When the dummy has more trump than you do (usually after a transfer sequence) treat your hand as the dummy and try to trump partner's losers in your hand, the shorter trump hand. Some players have to stand on their head to see this.

North (dummy)
S. KQ10654
H. 732
D. 2
C. K54

South (you)
S. AJ3
D. A876
C. A863

South   West      North   East
1NT     Pass      4H (1)  Pass
4S      All Pass

(1) Transfer

Opening lead: DQ

You have six spade tricks, two clubs and one diamond for nine.    The easiest road to 10 is to ruff a heart in your hand, the short trump hand.    Win the DA and lead a heart.    When you regain the lead, lead a second heart eventually trumping a heart in your hand for your 10th trick.    If you draw trump first and trumps are 3-1, you will find up losing three hearts and a club.


When partner leads a suit at notrump and then discards several cards from that suit, he does not want that suit returned; look elsewhere.

Dlr: North
Vul: Both

               S. AK1032
               H. A762
               D. 3
               C. J54

West                    East
S. Q76                  S. J984
H. KJ93                 H. 1084
D. 5                    D. Q1087
C.  A10762              C. 83

               S. 5
               H. Q5
               D. AKJ9642
               C. KQ9

North   East   South  West
1S      Pass   2D     Pass
2H      Pass   3NT    All Pass

Opening lead: C 6

Dummy wins with dummy's jack South takes a winning diamond finesse.   When he cashes the AK of diamonds West discards clubs.    When East wins the 4th diamond he should shift to a heart and not continue a club.   Had West wanted a club continuation he would not have discarded clubs.
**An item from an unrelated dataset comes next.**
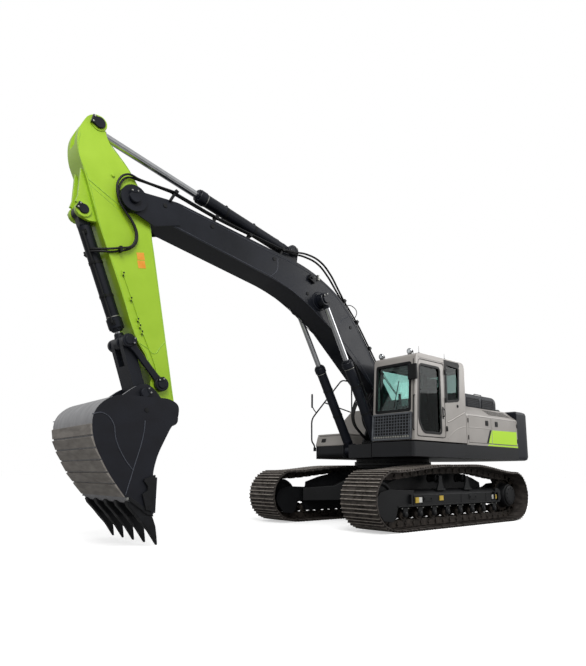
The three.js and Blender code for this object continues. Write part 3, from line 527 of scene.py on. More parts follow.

In this common position it is almost always right for East to duck the first round of the suit when declarer leads the queen and is known to have a doubleton from partner's count signal.

           S. K10643

West                 East (you)
982                  AJ7



When discarding at notrump or even at a trump contract where getting a ruff is not an issue, avoid discarding from short suits, particularly short suits where you cannot see the queen in dummy.    You may be exposing partner's queen to a finesse in a two way finesse position.    It is usually right to discard from unimportant length.